Le choc baissier sur la valeur du naira favorise les importations du Bénin en provenance du Nigeria au détriment de la production nationale et des autres importations. Le sort des commerçants dépend parfois des décisions des autorités nigérianes relatives aux frontières entre les deux pays. La dernière fermeture  des frontières en date est celle effectuée de façon unilatérale par le Nigeria, en août 2019, officiellement pour des raisons sécuritaires. Elle aura duré seize mois. Elle a occasionné une perturbation des flux et une réduction des marges commerciales et des recettes de l’État béninois. De ce fait, le taux de croissance de l’économie s’est établi à 6,9 % en 2019 contre une prévision initiale de 7,6 %, selon le ministère de l’Economie et des Finances.

L’économie nigériane a connu une croissance de 3,6 % en 2021 après une contraction de 1,8 % en 2020. Au nombre des risques budgétaires au niveau macroéconomique du côté du Bénin, figurent ceux liés aux politiques commerciales et de change du Nigeria, partenaire commercial privilégié qui absorbe environ 75 % des exportations totales du pays, d’après la Banque centrale des Etats de l’Afrique de l’Ouest (Bceao).

De même, plus de 25 % des importations du Bénin proviennent du Nigeria. Le commerce informel entre les deux pays représenterait 20 % du Produit intérieur brut (Pib), selon la Banque mondiale.

Forte résilience

Le Bénin se démarque de plus en plus des aléas externes et des chocs exogènes à même de perturber son architecture économique. La dynamique en cours ces dernières années prévoit des actions susceptibles de renforcer la résilience de l’économie et de l’affranchir des « caprices » de la monnaie nigériane. Le Bénin reste d’ailleurs aligné sur le contexte international et ne manque pas de se montrer de plus en plus résilient. Au 30 juin 2023, les recettes budgétaires et les ressources de financement mobilisées s’établissent à 1 856, 571 milliards F Cfa sur une prévision annuelle de 3 033,337 milliards F Cfa au Bénin, d’après le Rapport d’exécution (Rapex) au 30 juin de la loi de finances 2023 (Dgb, septembre 2023). Il en ressort un taux de réalisation de 61,2 %. Les ressources s’inscrivent en hausse de 377,819 milliards F Cfa correspondant à un accroissement de 25,5 % par rapport aux réalisations à la même période en 2022 (1 418,752 milliards F Cfa mobilisés à fin juin 2022), note le rapport.

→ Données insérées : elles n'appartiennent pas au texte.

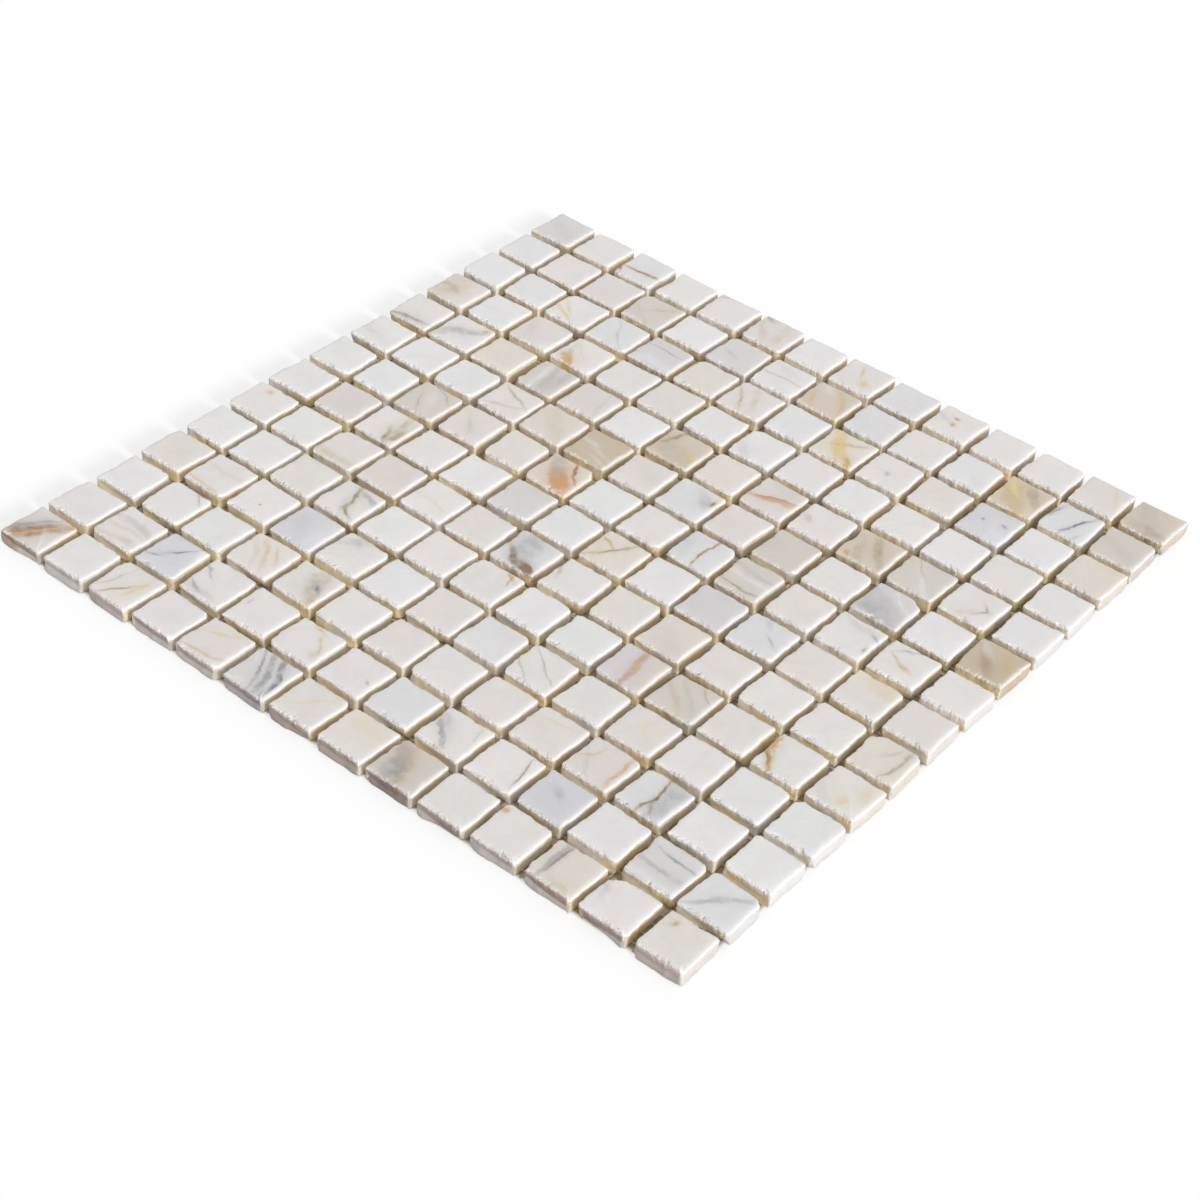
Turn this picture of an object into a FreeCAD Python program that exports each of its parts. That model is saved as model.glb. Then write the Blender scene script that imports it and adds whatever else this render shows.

« Sur la période 2023-2026, la conduite de la politique économique reposera sur le Programme d’action du gouvernement 2021-2026 dont la mise en œuvre accordera une attention particulière aux progrès en ce qui concerne les cibles des Objectifs de développement durable (Odd) pertinentes pour le Bénin», relève le Document de programmation budgétaire et économique pluriannuelle 2024-2026. Pour tenir cet engagement, de nombreuses actions sont envisagées à court, moyen et long termes.

En matière de finances publiques, l’État entend poursuivre la politique d’intensification des investissements, tout en visant le retour progressif du déficit budgétaire à la norme communautaire de l’Uemoa.

Par ailleurs, une attention particulière sera accordée au volet social en respect des engagements du gouvernement sur la période 2021-2026. «L’ensemble de ces actions serait coordonné à travers une stratégie d’endettement à moyen terme 2023-2026 qui maintient la viabilité de la dette tout en favorisant la soutenabilité des finances publiques », indique le document sus évoqué.